Monday, April 28, 2014

Workshop Mentors: Kelly Bannister



Kelly Bannister will lead our activities about research ethics and partnerships. Here is an overview of her session called: "A Relational Ethics Approach".


If ethics is about how we treat one another, then research ethics is about how we treat one another within a research relationship. Approaching research as a partnership compels us to consider even more deeply the nature of the research relationship.  So how ought we treat one another in research partnerships? In ethnobiology, it’s a question that arose amid great controversy in the 1990’s in response to outcries of ‘biopiracy’ or the misappropriation of Indigenous peoples’ traditional plant knowledge. Thus began a paradigm shift for many ethnobiologists who not longer viewed Indigenous and local communities as “sources of traditional knowledge and resources for extraction” but as local experts, rights-holders and integral partners in biocultural research. This shift, led by ISE elders such as the late Darryl Posey, inspired global efforts to create precedent-setting ethical guidance, such as the Code of Ethics of the International Society of Ethnobiology (2006 with 2008 additions). Over the last couple of decades, great strides have been made in raising awareness of the complex suite of intertwined ethical and legal issues, codifying helpful ethical guidance in the form of principles and practices, and creating practical tools to address competing interests, concerns and rights - all intended to assist us in treating one another ethically and equitably in community-university collaborations.

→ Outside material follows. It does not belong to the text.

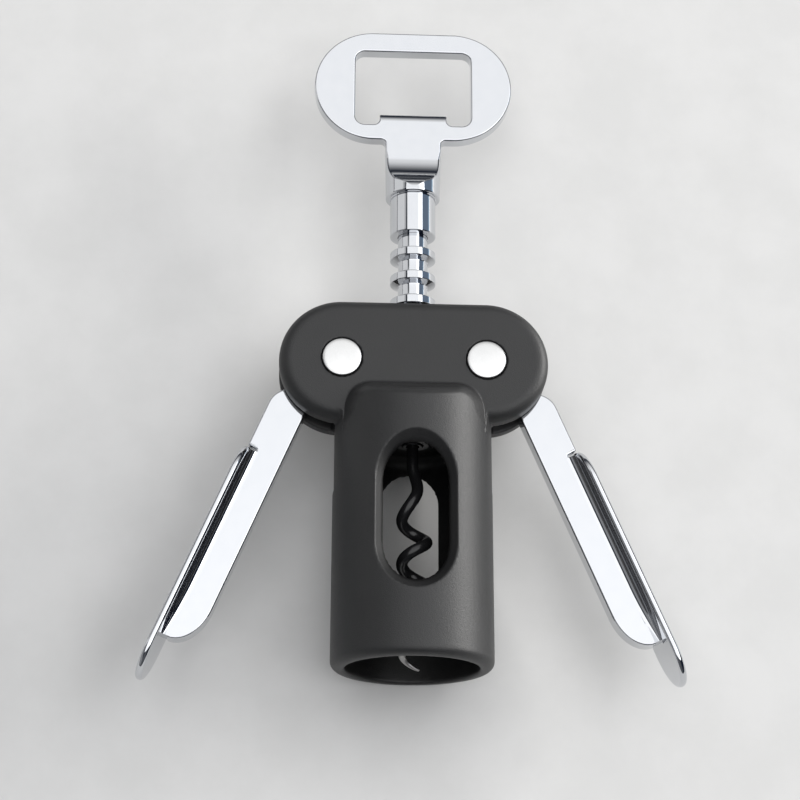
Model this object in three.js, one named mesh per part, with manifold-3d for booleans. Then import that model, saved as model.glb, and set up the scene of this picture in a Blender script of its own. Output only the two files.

Yet most of us still struggle with ethical dilemmas, conflicts, and differences that arise as part of the inevitable uncertainties and lived reality of our research endeavors, particularly in cross cultural research that is situated at a university - and perhaps especially as junior scholars. In this interactive session, we aim to make partnership research ethics more meaningful by exploring a “relational ethics” approach that builds on the concept of “ethical space” proposed by Cree philosopher Willie Ermine (Ermine 2000) and the value of “mindfulness” that underlies the ISE Code of Ethics. Workshop participants will be invited to share their own cultural and philosophical understandings of how we ought to treat one another in our research partnerships, perhaps inspiring us to relate to one another and think about our research partners in new ways.